The legal and institutional framework works to limit participation, both directly and by inducing voluntary drop out. The Senate, itself, because it gives some people (in small states) more voice than others, is a structural disenfranchisement, as are the winner-take-all system of the electoral-college system and district gerrymandering. Likewise, the campaign laws ultimately give voice to some and take it away from others. In our view, these structural problems and the fact that these consequences persist year after year, election after election has turned off the participation of many people. It is our contention that the system in its current manifestation is flawed insofar as the level of popular participation needed to check the power of big money special interests has been stifled.

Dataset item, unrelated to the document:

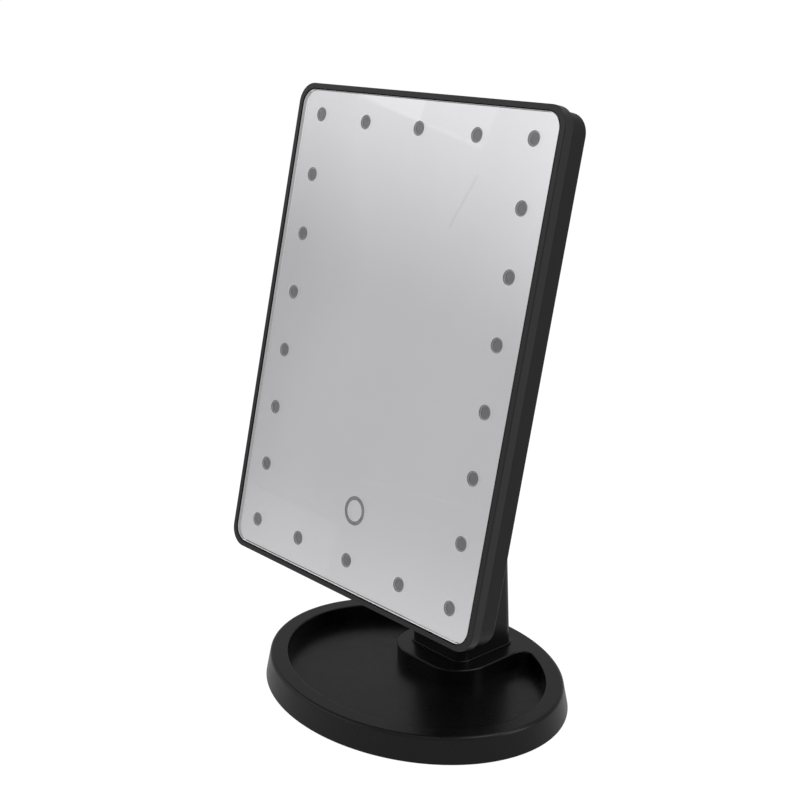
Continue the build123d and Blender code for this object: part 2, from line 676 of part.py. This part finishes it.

We further believe that the basic premises on which the governmental framework was based are no longer true. The exclusion of the masses was based on the assumptions that the masses were not qualified to participate (for a variety of reasons) and that even if the masses were qualified there participation would not be possible because of spatial and temporal obstacles. Today, the number of educated and informed citizens is vastly larger and growing and advances in communications technology based on the Internet make widespread participation feasible. We add that to the extent that being "qualified" meant having the knowledge and skills appropriate to times and having a "stake" in the system (land ownership), then today's professionals as a group would be more qualified than most of our representatives and certainly they have as great a stake in the system. Moreover, the world has become so complex and things happen so fast that decision-makers NEED wide citizen participation and that such participation is in fact absolutely essential. In these respects, the realities have outgrown the American political system thereby steering the American ship of state further and further from the bold promise made by the founding fathers.